The sequel, perhaps the best of the series, continues the camaraderie and sense of adventure and evolves the characters' reason for being to the next, logical step. For if a toy lives only to be played with by its owner, what happens when that kid grows up, loses interest, and packs the toy away or, worse, abandons it in a box on the side of the road? It's a strange, sad dilemma for a thing made of plastic, and one that helps solidify the characters beyond the memory of what it was like to be a child with a beloved toy.

Arriving eleven years after the sequel, Toy Story 3, then, works on that dual level of nostalgia—for the remembrance of the wild imagination of childhood and the reunion with these characters, who are more memorable and lovable than one might have recalled. Their personalities, quirks, and issues have grown on us over three films, and they are once again immediately recognizable, making their return much, much appreciated.

Just as their presence has expanded, so too has their existential problem. For the day they all knew would come and feared from the first time they realized it has arrived: The child who once loved them and played with them every day has grown up and is on his way to college.

For Woody (voice of Tom Hanks), the pull-string, ragdoll cowboy, and the rest of the cavalcade of toys, life has turned into a long stay shut up in the toy box. They try to get Andy (voice of John Morris) to play with them, swiping his cell phone and calling it, but he looks at them with familiarity instead of the sparkle that once filled his eyes (and is shown in a perfectly toned home-video prologue that follows the toys' biggest scaled adventure, involving a bombed bridge, a train full of orphans, and other twists and turns of the playful mind of a young boy).

Woody, being the 17-year-old's favorite, has a hallowed spot in Andy's box of things for college, while the rest are meant for the attic. Because of a mistake, Woody's friends end up on the curb for trash pickup, and after escaping the crushing backend of the garbage truck and feeling rejected, they make their way into the donation box for a local daycare center.

All the characters return, with a few exceptions (Woody takes a quick pause at the mention of his lady love in the list of lost or broken friends), and they every bit as endearing as before. Buzz Lightyear (voice of Tim Allen) rallies the discards together and argues with Woody about a toy's rightful place. The ever loyal cowboy believes a toy is supposed to stick by its owner no matter what circumstance, while the spaceman thinks their mission with Andy is over.

Jessie (voice of Joan Cusack), the cowgirl, has flashes of her abandonment issues and cannot believe her luck in finding a place with no owners—all the play with none of the heartbreak.

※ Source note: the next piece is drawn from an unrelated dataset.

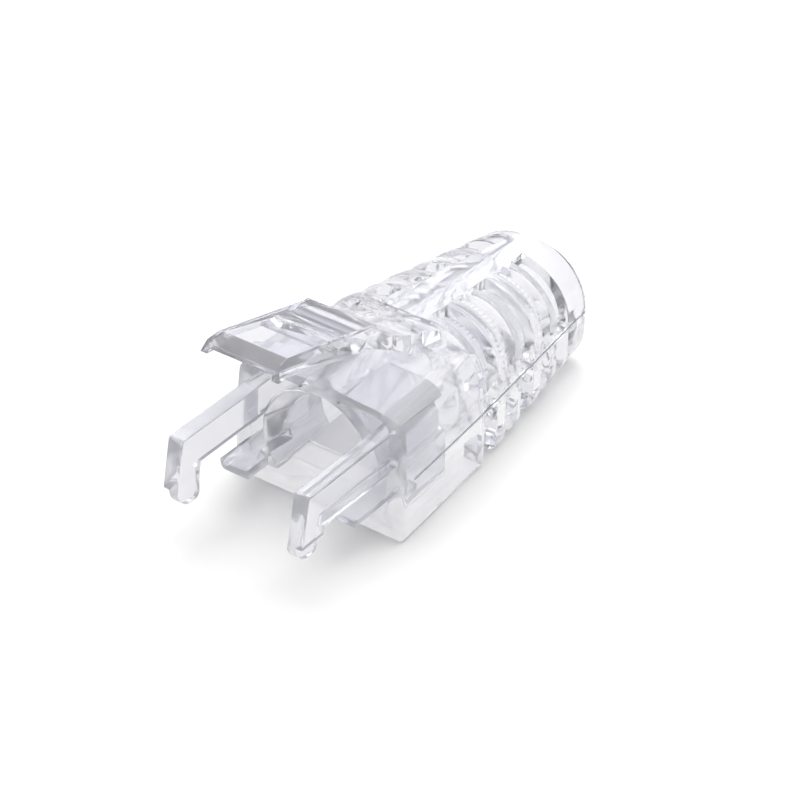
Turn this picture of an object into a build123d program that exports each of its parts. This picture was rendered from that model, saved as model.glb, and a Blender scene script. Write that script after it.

The Potato Heads (voices of Don Rickles and Estelle Harris), Rex (voice of Wallace Shawn), and Hamm (voice of John Ratzenberger) are still up to their old schtick.

The newcomers include Barbie's (voice Jodi Benson) instant flame Ken (voice of Michael Keaton), who is stuck in the '60s, wears an ascot, and has a dream house but no one with whom to share it. Lotso Hugs Bear (voice of Ned Beatty) runs the day-to-day operation of the toys at the daycare center (and he smells like strawberries). It's like a resort or retirement home, where, after a hard day of play, a toy can get a massage and spare parts, super glue, and batteries are plentiful. Andy's playthings, though, quickly learn, in a hilarious display of toddler-induced carnage, that the last place a toy wants to be is in the Caterpillar Room.

The story shifts back and forth between Woody trying to return home before Andy leaves for college (and spending time with some Method toys) and the rest of the toys trying to find out the secret happenings of Lotso's governance over everyone at the daycare, which, once they start to question their place, begins to resemble a prison.

Screenwriters Michael Arndt, John Lasseter, Andrew Stanton, and director Lee Unkrich get a lot of mileage out of their new characters. Soul-mates Ken and Barbie try to figure out if they've seen each other before, Lotso rules over the rest with a tyrannical, furry fist, and a cymbal-banging monkey who serves as monitor and alarm system gets a laugh each time it appears on screen. A Pagliacci of a clown named Chuckles (voice of Bud Luckey) is one of two characters who stare longingly into the nighttime sky and holds the knowledge of Lotso's past.

The comedy is as solid and character-centered as it has been in the previous two films, and the character animation is incredibly vivid in making Woody's raggedy physicality, Ken and Barbie's stiff motions, and Buzz's random transformation into a flamenco dancer as much a part of the humor as the jokes they serve.

Where the film finds its heart, though, is in the continuing struggle of the toys of they try to find a place to belong. Is their dedication to Andy or to each other more important? A treacherous trip through a garbage dump hits its climax in a surprisingly powerful scene in which the friends, staring into the abyss of obliteration, make a gesture of unity.

At this point, Toy Story 3, which has spent so much time dancing around the inevitable, realizes it must say good-bye in one way or another to its little heroes. Their last playtime, an emotionally potent assertion of the importance of memory and the ongoing cycle of childhood wonderment, has come, and it has been a joyful dance.